Yes, the compromise, that liberty made with slavery in 1820 was most disastrous to liberty. It was the first compromise between those powers in the history of our country. I do not forget how generally it is believed, that a compromise between them is to be found in the Constitution. How strange it is, that the people of the North should so generally have come to take the slaveholders' interpretation of the Constitution for the Constitution itself! Apply to that instrument the legal rules of interpretation, and you will not find in it one word for slavery, nor indeed one word on the subject of slavery. How could slavery get into that instrument, in spite of the manifest determination of its framers to have the instrument wear a clean and fair face for liberty ? And what right have we to assume, that, if the Constitution had been expressly; clearly and certainly in favor of slavery, the people would have adopted it? I say expressly, clearly, and certainly - because slavery is matchless injustice, and because no paper, if legally interpreted, is for injustice, unless the injustice is open and avowed, unmistakeable and certain.

But I will say here by the way - that even if there is in the Constitution a bargain between liberty and slavery, liberty is released from keeping it for the simple reason, that slavery has broken it. If after the bargain, in which the foolish farmer has consented to divide with the wolf, the wolf is found among the farmer's half of the sheep, the farmer will be guilty of no perfidy,

if in turn he goes among the wolf's half, and rescues all, that are left.
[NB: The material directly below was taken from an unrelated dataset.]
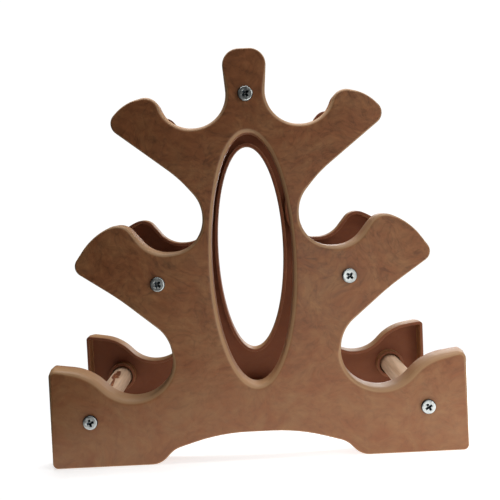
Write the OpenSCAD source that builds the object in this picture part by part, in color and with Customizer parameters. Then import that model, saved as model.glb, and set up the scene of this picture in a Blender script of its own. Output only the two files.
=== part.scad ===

Nay, the farmer will be no covenant-breaker, even if he shall, gun in hand, pursue the wolf into the very heart of wolfdom. On the same principle, even if there was the imputed bargain, is liberty entitled to pursue slavery: - for all that slavery asked, at the time of that imputed bargain, was but some twenty years, in which to prepare itself for a natural and easy death. Such, in that day, was the humble attitude of the monster, who, by means of his subsequent bold and ceaseless aggressions, is now in the ascendant!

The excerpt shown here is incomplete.